Dr. Willie Redmond, the project leader for the CSIS program, said, “Much of the week is structured into one-hour blocks where researchers come in and interact with the students in a boardroom-type setting.  However, on Wednesday there is an even more interactive exercise, called a “simulation,” where the students are asked to play a predetermined role (member of the President’s cabinet, representative to the United Nations, etc.) where they respond to a global event and ultimately offer policy solutions.  The students are given background reading on the general area before they go to D.C. to aid in this process.  This exercise tends to be particularly intense, but quite fulfilling for the students.”

CSIS 6 2016

Southeast students Bradford Hutcheson, left, and Brady Nahlik toured the nation’s capitol in 2015.

Students selected to attend represent every college and regional campus within the University. They were each nominated by their deans or the Office of the President for participation in the seminar.

“When I found out that I was selected through the President’s Office to represent Southeast at CSIS, I was ecstatic because I understood what a great opportunity for continued learning, networking, and professional development it would be,” says Shannon Kelley, a communication studies major from St. Peters, Missouri. “I look forward to gaining firsthand experience collaborating with and learning from the experts in their field who are envisioning, influencing, and enacting our country’s national policy today. Though my particular interest is in foreign policy, I am excited to learn about a variety of topics ranging from economics to energy, and how these issues not only influence United States policy, but how our initiatives impact the entire global community.”

Kevin Marquez, a marketing management major from O’Fallon, Illinois, said, “In the future, I want to run my own business overseas, and I want to learn more about what’s going on in the world to help me with my career pursuits.  I’m really excited to be with a lot of the world’s leaders and learning from their day to day perspective of what they do and what’s going on in the world. I’m really excited to be in the nation’s capital and be in the presence of real world leaders. This is an opportunity that not many other students have, so I am really excited to take part in this and get the most I can out of it.”

CSIS 4 2016

From left are Brady Nahlik, Bradford Hutcheson, Andrea Cox, Austin Cordell and Maggie Eggleston.

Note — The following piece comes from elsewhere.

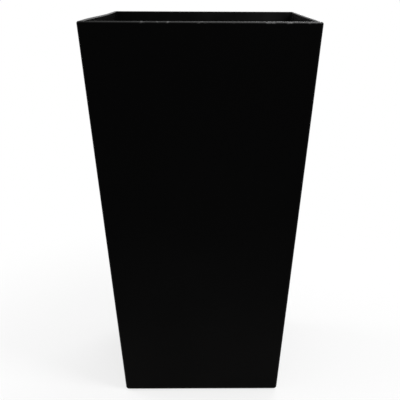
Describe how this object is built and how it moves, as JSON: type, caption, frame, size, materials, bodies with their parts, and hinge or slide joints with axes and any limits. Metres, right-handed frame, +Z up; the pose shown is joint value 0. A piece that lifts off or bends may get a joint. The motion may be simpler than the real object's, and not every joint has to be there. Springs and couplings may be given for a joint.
{
  "type": "planter",
  "caption": "Tall square tapered planter, open at the top with a rounded rim; a slotted grid inside stands over a water reservoir, and plugs close the drain holes.",
  "frame": {"origin": "on the ground under the middle of the planter, at the bottom of its pads", "axes": "+Z up towards the open top; the front face looks along -Y; +X to the right seen from the front"},
  "size_m": [0.3416, 0.3416, 0.61],
  "materials": {
    "shell_plastic": "moulded black plastic, low sheen with a fine grain",
    "grid_plastic": "moulded black plastic, plain",
    "plug_rubber": "soft black rubber, matte",
    "pad_rubber": "soft dark rubber, matte"
  },
  "bodies": {
    "planter": {"planter_shell": "shell_plastic", "foot_pad_front_left": "pad_rubber", "foot_pad_front_right": "pad_rubber", "foot_pad_back_left": "pad_rubber", "foot_pad_back_right": "pad_rubber"},
    "grid": {"watering_grid": "grid_plastic"},
    "plug_front_left": {"drain_plug_front_left": "plug_rubber"},
    "plug_front_right": {"drain_plug_front_right": "plug_rubber"},
    "plug_back_left": {"drain_plug_back_left": "plug_rubber"},
    "plug_back_right": {"drain_plug_back_right": "plug_rubber"}
  },
  "joints": [
    {"name": "grid_lift", "type": "slide", "parent": "planter", "child": "grid", "axis": [0, 0, 1], "range_m": [0, 0.62]},
    {"name": "plug_front_left_pull", "type": "slide", "parent": "planter", "child": "plug_front_left", "axis": [0, 0, 1], "range_m": [0, 0.05]},
    {"name": "plug_front_right_pull", "type": "slide", "parent": "planter", "child": "plug_front_right", "axis": [0, 0, 1], "range_m": [0, 0.05]},
    {"name": "plug_back_left_pull", "type": "slide", "parent": "planter", "child": "plug_back_left", "axis": [0, 0, 1], "range_m": [0, 0.05]},
    {"name": "plug_back_right_pull", "type": "slide", "parent": "planter", "child": "plug_back_right", "axis": [0, 0, 1], "range_m": [0, 0.05]}
  ]
}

Students are selected for the trip by Southeast’s president, provost and deans and are eligible for the John and Betty Glenn CSIS Scholarship and the Erik Peterson CSIS Scholarship. Students will be accompanied on the trip by four Southeast faculty members teaching the course, as well as other Southeast officials including President Carlos and Pam Vargas along with Provost Karl Kunkel. Southeast faculty members teaching the course include Dr. Willie Redmond, Department of Economics and Finance; Dr. James Caldwell, Department of Marketing and Management; Dr. Tamela Randolph, Department of Mathematics; and Dr. Jeremy Heider, Department of Psychology.

“I have heard from past students that this is a ‘life changing’ experience for them,” says Dr. Karl Kunkel, provost at Southeast. “Though this is my first time attending this event, I am interested in seeing students feelings on policy and watching them interact with the world leaders while there. I am excited to see what they take from this experience.”

The CSIS seminar is held once a year during the spring semester and is open to students who have a minimum of 60 credit hours and will have at least one year remaining at Southeast after the seminar. Students also must have a minimum 3.0 grade point average, have demonstrated leadership on and off campus, and been referred by two references (one of whom is a Southeast faculty or staff member) along with a letter of recommendation.

**Photo Caption on Top Photo: From left are Parker Butler, Tyler Sayer and Bradford Hutcheson during a 2015 CSIS session.